Tuesday, June 2, 2009

Kicking and screaming

You should all be very jealous of our night life at the moment.

We're going on night four of letting Kaylee cry herself to sleep at night. When she was an itsy baby I was very much into rocking her to sleep. My thinking was that she is only a baby once, and gosh darn it, I was going to rock her to sleep.

The experts said it was a bad idea, and that it would create bad sleep habits.

Well, it did create bad sleep habits. Now she's screaming like the dickens because she has to be in her crib when she's not all the way asleep and she's wondering what in tarnation would possess her otherwise awesome parents to do such a mean, cruel, and torturous thing to her.

But, the child must learn to put herself to sleep.

Night one went well. We decided to let her cry for 10 minutes and then go in and check on her. She cried and screamed for a few minutes, she'd take a break for a few minutes, cry a little more, but eventually, before the 10 minutes was even up, she was asleep. All on her own.

Night two? We all hung out on Kaylee's bedroom floor at about 7:30 and let her play. Meanwhile, Dennis and I had both about dozed off into La La Land, and Kaylee managed to cuddle up and fall asleep, too. So, in her crib she went, but she still put herself to sleep.

Night three. We were misled if we thought night three would be anything at all like the first two nights. She turned up the drama factor about 8 notches. Crazy, outrageous, ridiculous amounts of screaming ensued. I think it was at least an hour long process to finally get her to sleep. We'd go in every 10 minutes, and then the crying got so much it was every 5. I know, we were wimpy parents who caved into her trickery. Oh, well...

Then, she'd be fine as long as we didn't walk away from her crib. Such a smart little stinker we have on our hands. Eventually, she was asleep.

Tonight? It's 9:30. We've been going for about 50 minutes, and she's pulling out all the stops yet again. For the moment, she is quiet, and we think she may have finally given in. But, there are no guarantees at this point.
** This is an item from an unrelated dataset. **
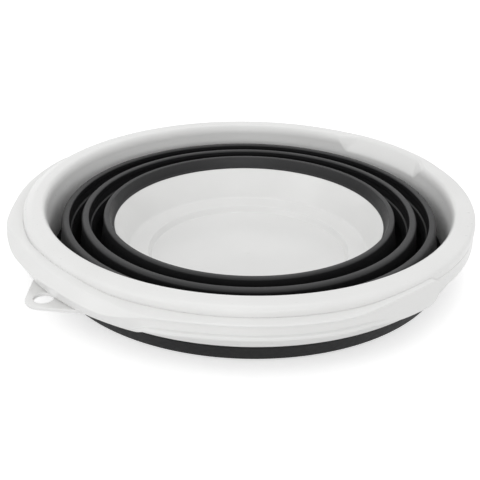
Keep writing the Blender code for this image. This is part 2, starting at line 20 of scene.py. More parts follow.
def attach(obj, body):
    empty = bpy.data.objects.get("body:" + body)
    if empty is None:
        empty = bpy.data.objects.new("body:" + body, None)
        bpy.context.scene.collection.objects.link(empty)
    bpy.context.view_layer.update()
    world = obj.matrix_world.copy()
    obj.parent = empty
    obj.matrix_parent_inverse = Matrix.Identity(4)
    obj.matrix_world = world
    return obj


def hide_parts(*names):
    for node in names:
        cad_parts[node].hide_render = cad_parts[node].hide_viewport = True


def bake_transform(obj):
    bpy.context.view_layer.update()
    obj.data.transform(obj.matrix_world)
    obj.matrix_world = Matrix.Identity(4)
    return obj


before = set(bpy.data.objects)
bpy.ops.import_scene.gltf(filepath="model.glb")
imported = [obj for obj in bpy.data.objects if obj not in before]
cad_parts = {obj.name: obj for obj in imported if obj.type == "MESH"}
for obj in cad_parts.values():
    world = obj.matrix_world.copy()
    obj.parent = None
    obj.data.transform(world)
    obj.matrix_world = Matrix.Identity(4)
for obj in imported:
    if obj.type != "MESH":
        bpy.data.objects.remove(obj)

LOG = logging.getLogger("bucket")
MM = 0.001
Array = np.ndarray
Values = Array | float
Span = tuple[float, float]


class Body(str, Enum):
    """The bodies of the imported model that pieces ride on."""

    BASE = "base"
    INNER_RING = "inner_ring"
    OUTER_RING = "outer_ring"
    RIM = "rim"
    HANDLE = "handle"


class Slot(str, Enum):
    """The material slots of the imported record."""

    WHITE = "white_polypropylene"
    BLACK = "black_rubber"


class Pivot(Enum):
    """The handle's two pivots, by their angle off the hang tab in degrees."""

    FRONT = 90.0
    BACK = -90.0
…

So, bottom line? Do I regret rocking my baby to sleep for the first year of her life? Not in the least, and I'll do it again with the next one.

Those sweet, quiet, peaceful moments are something I'd never take back and that I will always cherish. Now we're just spending some time (hopefully only a few more days...please?) undoing a bit of a bad sleeping habit, but it's okay.

(I think) We'll all survive.

10 comments:

Becky said...

We went through this with our first daughter. I was determined I would never do the whole crying thing, I read books about getting baby to sleep gently but in the end the only thing that did work was letting her cry.
You've got a great attitude for still being in the first week - I remember how hard it was to hear her screaming but in the end it worked and now she sleeps beautifully.
You're doing an awesome job!

Marcie said...

You will survive and so will she. We're dealing with similar issues here, especially at nap time. The second I begin to go from snuggling Delaney to putting her in her bed, she begins kicking and screaming. But we just let her scream it out and eventually she falls asleep. Hang in there!

Kiki said...

BabyWise. Best book ever. My son was sleeping through the night at 5 weeks and still does now at four. I would also rock him and sing to him before I put him down. Every situation is different. Your little one could possibly become so conditioned to crying and having you both help her get through it, that she will continue the behavior just to be with you. I know parents who are still dealing with these issues with their 2 year olds, and some since their kids were infants and are now 5 and 7 year olds. they weren't consistent with sleep habits. I wish you the best of luck with all this. It's always difficult for everyone to adjust at first. Take care.
-Kiki

Kelly said...

Good luck!! My daughter is 2.5 and I still cannot bring myself to do this! You are so brave.

April said...

One day you will look back and remember the times you rocked her way more than these nights. I agree with you (although I didn't do with my second and third because it's hard when you have other kids around).

Summer said...

You'll get through it! We had to do that with Taylor, and I think it took about a week. Just don't give in!!!

Elizabeth said...

You will survive! I did the same when mine were little. A few nights of undoing the bad habits were TOTALLY worth the year of cuddling my babies to sleep at night:)

Dani said...

Wow! I know nights like this, if ever! My son is now out of his crib because he started climbing out - and it's stinkin' hard to get him to stay on his toddler bed long enough to fall asleep!

Jenners said...

I totally tried this and caved. DO NOT GIVE IN. It will work. I did cave and I'm still paying for it. She will be OK. You must WIN this battle. : )

Susan Anderson said...

I'm visiting from SITS, but just wanted to suggest that you not go in there. We always trained our children by just letting them cry, but going in there only gets them all revved up again. When it got too painful to listen, I used to turn on the vacuum. But none of them ever did it more than a week. And for most of them, it took less than that.

Good luck! You will be glad you did this so you can get enough sleep to be a happy mom.